**What you should do:** In the records below, find the line that contains "Write part 4" and the line that contains "return edge +". Set down exactly those lines and every line between them, and nothing more.

**Information shown:**
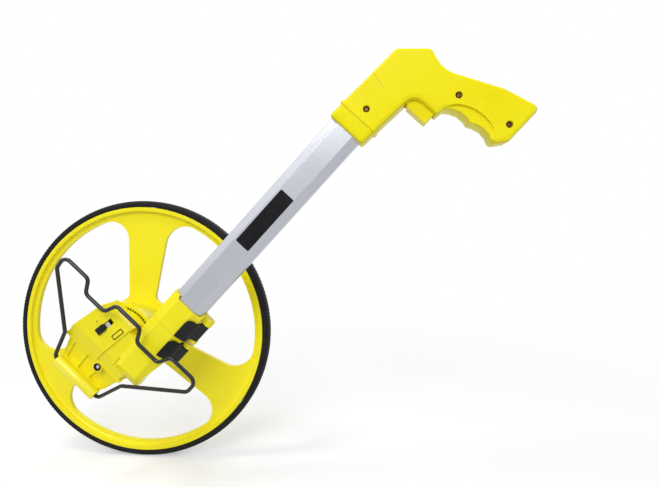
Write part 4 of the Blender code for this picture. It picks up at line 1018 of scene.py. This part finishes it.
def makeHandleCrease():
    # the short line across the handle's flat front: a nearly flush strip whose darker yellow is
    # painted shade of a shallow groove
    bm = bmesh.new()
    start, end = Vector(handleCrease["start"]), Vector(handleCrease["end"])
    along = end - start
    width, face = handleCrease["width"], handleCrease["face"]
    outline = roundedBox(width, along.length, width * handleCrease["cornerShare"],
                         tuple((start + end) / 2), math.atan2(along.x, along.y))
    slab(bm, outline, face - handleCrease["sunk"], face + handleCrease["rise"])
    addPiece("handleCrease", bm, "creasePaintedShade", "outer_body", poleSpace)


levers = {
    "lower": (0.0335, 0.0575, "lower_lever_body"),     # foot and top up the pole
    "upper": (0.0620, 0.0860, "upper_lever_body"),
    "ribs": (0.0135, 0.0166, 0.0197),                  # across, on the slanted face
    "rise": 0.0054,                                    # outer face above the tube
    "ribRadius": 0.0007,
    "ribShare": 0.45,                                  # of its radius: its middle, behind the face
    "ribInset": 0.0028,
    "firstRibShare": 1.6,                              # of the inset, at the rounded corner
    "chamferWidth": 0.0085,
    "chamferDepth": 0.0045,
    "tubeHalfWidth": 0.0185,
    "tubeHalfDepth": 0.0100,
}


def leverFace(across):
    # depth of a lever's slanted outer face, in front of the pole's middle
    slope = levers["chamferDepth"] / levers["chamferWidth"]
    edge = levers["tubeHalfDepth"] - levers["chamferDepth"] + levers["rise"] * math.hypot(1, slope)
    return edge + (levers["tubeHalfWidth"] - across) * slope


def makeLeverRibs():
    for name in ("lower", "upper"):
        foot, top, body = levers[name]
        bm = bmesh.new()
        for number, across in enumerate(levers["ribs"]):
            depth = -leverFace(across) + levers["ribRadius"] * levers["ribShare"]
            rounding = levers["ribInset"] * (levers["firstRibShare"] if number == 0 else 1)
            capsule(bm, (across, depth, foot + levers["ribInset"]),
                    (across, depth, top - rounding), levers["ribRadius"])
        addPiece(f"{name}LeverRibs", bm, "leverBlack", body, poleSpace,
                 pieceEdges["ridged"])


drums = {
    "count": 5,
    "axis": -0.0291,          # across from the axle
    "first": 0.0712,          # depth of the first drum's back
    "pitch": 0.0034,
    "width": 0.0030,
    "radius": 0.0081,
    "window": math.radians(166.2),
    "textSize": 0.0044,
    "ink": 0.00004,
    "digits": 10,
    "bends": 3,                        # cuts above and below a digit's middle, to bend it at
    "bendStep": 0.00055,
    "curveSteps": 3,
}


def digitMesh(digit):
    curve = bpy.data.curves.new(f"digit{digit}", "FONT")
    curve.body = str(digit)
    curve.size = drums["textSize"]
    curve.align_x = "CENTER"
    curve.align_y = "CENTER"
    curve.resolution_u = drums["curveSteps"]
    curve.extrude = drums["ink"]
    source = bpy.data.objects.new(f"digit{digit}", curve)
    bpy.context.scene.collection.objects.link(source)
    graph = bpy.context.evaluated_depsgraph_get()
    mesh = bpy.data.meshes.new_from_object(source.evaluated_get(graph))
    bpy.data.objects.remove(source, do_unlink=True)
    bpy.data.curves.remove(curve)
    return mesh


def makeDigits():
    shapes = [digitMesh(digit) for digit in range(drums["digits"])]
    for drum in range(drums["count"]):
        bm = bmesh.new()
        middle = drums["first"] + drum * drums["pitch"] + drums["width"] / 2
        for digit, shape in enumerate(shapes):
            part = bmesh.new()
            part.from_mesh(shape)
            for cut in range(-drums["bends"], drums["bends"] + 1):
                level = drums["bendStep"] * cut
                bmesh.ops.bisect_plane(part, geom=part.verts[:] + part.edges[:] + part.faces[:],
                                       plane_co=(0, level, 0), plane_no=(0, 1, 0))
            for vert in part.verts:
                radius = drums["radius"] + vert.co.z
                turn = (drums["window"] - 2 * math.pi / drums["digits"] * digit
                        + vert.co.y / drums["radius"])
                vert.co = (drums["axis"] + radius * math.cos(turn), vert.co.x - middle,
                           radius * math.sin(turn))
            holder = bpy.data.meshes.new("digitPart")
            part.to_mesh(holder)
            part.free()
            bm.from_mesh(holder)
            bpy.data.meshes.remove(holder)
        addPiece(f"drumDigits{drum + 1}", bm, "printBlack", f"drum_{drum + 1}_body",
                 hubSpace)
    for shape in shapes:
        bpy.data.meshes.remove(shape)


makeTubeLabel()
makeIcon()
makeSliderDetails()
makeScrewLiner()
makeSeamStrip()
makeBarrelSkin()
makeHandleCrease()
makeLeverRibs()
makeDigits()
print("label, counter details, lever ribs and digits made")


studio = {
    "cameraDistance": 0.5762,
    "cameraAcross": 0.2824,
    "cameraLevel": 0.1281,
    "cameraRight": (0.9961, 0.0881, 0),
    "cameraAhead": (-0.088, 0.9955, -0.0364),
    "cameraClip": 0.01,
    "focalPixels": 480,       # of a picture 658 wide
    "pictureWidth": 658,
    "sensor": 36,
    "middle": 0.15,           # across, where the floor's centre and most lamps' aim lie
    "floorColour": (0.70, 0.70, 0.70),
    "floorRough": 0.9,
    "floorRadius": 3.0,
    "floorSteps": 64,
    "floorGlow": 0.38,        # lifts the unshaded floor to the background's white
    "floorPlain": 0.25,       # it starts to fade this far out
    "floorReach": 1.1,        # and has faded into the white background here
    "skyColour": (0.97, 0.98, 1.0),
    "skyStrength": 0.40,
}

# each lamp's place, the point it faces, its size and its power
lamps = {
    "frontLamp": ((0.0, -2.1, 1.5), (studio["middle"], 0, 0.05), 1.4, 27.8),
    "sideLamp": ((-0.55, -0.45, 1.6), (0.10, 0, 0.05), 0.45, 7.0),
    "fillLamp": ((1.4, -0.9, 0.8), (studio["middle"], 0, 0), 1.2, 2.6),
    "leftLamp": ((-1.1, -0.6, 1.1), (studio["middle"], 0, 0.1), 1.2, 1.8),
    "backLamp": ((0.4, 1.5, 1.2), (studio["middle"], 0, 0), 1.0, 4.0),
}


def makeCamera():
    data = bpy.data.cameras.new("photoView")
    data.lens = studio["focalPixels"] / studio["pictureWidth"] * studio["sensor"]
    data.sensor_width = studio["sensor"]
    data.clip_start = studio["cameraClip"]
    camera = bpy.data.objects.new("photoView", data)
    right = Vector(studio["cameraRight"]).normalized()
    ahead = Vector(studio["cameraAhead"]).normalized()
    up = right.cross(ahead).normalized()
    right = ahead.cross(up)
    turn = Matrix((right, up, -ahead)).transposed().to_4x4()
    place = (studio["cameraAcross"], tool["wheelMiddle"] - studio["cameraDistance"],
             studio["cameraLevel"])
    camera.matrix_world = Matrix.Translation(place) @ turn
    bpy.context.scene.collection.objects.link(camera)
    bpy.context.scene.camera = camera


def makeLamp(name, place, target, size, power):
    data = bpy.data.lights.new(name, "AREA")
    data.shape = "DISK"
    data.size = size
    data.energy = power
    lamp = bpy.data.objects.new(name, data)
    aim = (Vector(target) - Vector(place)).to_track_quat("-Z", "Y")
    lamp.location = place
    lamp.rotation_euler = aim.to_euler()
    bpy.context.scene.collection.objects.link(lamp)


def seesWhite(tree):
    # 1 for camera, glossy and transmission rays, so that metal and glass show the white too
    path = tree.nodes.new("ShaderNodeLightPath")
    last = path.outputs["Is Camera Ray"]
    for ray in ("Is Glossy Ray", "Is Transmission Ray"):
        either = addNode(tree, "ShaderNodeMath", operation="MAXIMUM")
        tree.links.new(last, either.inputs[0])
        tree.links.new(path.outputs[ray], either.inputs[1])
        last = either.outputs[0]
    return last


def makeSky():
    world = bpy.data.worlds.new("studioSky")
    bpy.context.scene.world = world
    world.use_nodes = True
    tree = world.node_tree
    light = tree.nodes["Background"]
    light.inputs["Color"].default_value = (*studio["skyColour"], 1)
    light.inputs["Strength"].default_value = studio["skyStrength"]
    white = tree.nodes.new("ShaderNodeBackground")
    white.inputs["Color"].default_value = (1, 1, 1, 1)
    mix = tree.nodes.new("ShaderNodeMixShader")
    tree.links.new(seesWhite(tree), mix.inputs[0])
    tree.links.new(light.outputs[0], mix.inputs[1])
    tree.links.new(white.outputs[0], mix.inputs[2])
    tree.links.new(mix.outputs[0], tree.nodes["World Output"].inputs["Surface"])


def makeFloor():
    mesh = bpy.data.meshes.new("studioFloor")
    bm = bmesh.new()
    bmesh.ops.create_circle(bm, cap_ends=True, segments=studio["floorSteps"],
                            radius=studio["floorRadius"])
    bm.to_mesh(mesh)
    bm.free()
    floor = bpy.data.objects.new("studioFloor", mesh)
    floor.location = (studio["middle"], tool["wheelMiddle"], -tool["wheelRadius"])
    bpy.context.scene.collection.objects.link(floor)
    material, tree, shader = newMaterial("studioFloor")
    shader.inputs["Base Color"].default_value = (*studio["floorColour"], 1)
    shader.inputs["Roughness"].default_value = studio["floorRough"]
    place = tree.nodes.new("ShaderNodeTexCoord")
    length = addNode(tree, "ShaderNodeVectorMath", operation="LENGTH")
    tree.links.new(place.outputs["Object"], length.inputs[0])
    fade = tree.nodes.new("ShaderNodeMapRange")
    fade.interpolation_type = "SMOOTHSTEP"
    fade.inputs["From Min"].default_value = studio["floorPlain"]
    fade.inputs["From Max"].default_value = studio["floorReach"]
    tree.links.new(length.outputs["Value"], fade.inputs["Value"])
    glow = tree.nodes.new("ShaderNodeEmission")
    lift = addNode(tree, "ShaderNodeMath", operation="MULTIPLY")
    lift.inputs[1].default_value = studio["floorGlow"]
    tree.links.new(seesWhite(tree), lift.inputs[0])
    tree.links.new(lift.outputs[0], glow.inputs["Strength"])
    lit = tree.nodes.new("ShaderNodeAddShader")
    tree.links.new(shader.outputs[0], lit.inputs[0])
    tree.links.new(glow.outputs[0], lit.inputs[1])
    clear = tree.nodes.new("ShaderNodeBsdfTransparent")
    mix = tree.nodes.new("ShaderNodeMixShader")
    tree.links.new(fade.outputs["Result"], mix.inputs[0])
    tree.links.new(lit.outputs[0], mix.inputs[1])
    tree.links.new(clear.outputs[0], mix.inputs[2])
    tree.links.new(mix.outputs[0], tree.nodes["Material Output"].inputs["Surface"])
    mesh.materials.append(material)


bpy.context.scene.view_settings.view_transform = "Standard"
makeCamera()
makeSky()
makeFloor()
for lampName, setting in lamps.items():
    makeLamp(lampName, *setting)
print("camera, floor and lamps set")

---

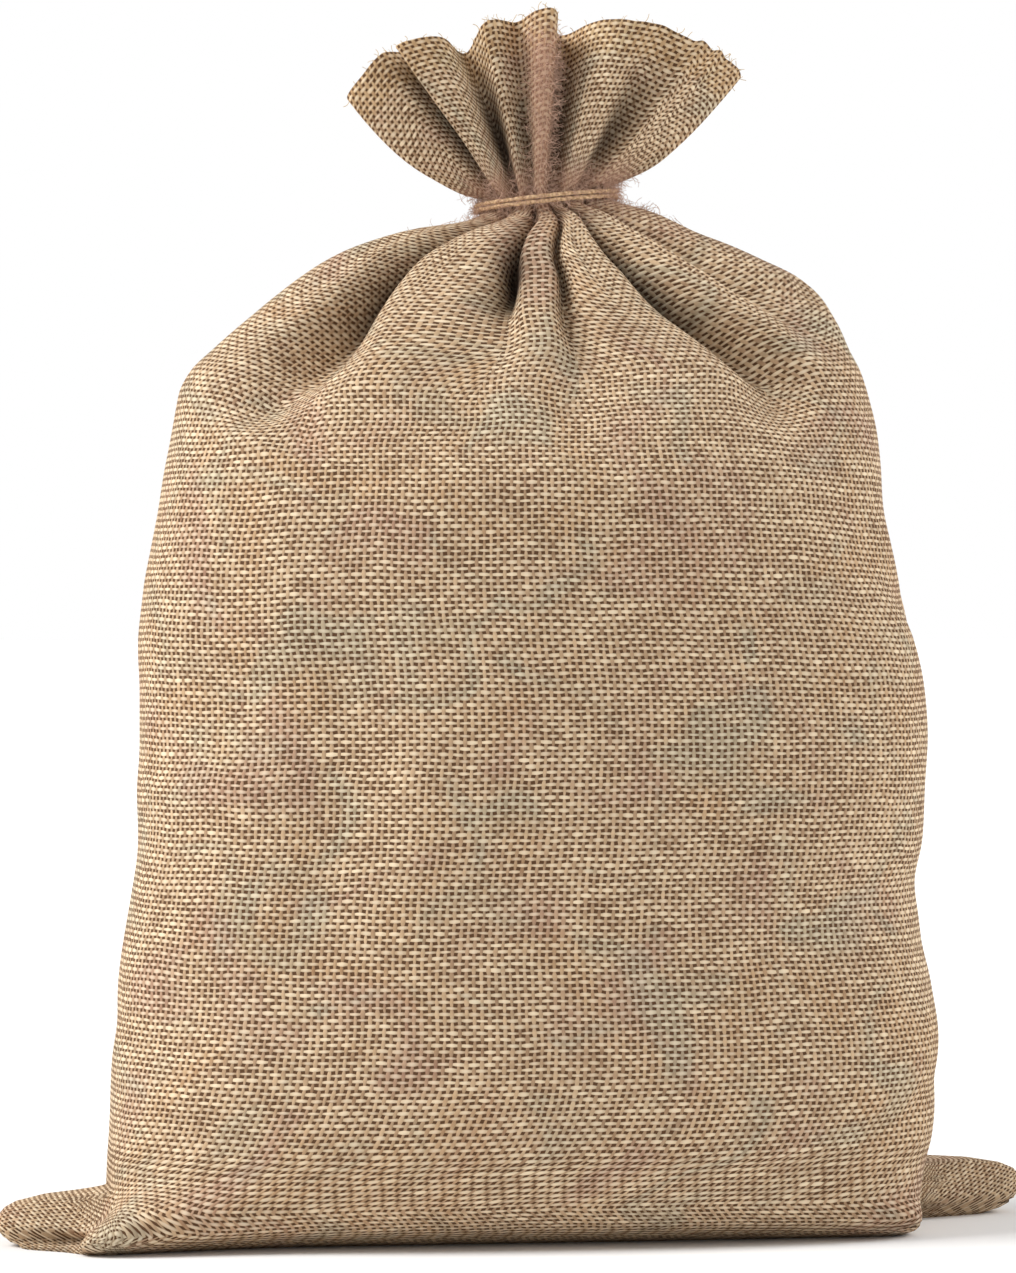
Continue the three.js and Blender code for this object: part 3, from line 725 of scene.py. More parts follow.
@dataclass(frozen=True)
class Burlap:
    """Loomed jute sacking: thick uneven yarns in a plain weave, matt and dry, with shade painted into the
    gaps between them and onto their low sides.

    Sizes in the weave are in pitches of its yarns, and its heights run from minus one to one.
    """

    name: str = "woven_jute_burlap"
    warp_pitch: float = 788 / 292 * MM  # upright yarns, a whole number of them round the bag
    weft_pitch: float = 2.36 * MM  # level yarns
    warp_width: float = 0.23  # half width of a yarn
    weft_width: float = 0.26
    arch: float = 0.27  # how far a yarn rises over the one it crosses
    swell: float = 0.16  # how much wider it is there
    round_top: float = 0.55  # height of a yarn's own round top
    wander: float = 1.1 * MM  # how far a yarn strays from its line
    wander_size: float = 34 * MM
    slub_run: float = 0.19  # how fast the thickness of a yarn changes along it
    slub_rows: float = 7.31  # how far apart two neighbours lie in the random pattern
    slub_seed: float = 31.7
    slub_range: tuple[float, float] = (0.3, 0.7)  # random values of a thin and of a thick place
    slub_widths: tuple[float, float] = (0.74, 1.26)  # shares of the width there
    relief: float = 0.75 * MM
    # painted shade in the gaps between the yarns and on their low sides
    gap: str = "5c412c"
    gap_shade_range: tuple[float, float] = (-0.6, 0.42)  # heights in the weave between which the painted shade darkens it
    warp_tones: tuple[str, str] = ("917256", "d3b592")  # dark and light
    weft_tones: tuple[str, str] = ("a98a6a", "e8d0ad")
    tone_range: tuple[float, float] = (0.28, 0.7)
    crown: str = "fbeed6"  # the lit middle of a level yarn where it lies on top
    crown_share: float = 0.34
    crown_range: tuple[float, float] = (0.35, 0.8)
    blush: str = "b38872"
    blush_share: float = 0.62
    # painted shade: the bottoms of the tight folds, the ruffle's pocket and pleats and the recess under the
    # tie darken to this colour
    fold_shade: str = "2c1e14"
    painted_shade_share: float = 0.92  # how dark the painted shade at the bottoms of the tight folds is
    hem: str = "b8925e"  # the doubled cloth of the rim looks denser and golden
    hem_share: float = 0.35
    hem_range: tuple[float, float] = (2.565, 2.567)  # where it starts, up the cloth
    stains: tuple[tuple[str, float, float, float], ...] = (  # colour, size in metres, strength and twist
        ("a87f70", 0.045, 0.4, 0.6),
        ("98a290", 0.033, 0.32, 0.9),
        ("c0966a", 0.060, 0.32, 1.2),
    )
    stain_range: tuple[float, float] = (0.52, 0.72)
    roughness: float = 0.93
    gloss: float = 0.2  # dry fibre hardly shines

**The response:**
Write part 4 of the Blender code for this picture. It picks up at line 1018 of scene.py. This part finishes it.
def makeHandleCrease():
    # the short line across the handle's flat front: a nearly flush strip whose darker yellow is
    # painted shade of a shallow groove
    bm = bmesh.new()
    start, end = Vector(handleCrease["start"]), Vector(handleCrease["end"])
    along = end - start
    width, face = handleCrease["width"], handleCrease["face"]
    outline = roundedBox(width, along.length, width * handleCrease["cornerShare"],
                         tuple((start + end) / 2), math.atan2(along.x, along.y))
    slab(bm, outline, face - handleCrease["sunk"], face + handleCrease["rise"])
    addPiece("handleCrease", bm, "creasePaintedShade", "outer_body", poleSpace)


levers = {
    "lower": (0.0335, 0.0575, "lower_lever_body"),     # foot and top up the pole
    "upper": (0.0620, 0.0860, "upper_lever_body"),
    "ribs": (0.0135, 0.0166, 0.0197),                  # across, on the slanted face
    "rise": 0.0054,                                    # outer face above the tube
    "ribRadius": 0.0007,
    "ribShare": 0.45,                                  # of its radius: its middle, behind the face
    "ribInset": 0.0028,
    "firstRibShare": 1.6,                              # of the inset, at the rounded corner
    "chamferWidth": 0.0085,
    "chamferDepth": 0.0045,
    "tubeHalfWidth": 0.0185,
    "tubeHalfDepth": 0.0100,
}


def leverFace(across):
    # depth of a lever's slanted outer face, in front of the pole's middle
    slope = levers["chamferDepth"] / levers["chamferWidth"]
    edge = levers["tubeHalfDepth"] - levers["chamferDepth"] + levers["rise"] * math.hypot(1, slope)
    return edge + (levers["tubeHalfWidth"] - across) * slope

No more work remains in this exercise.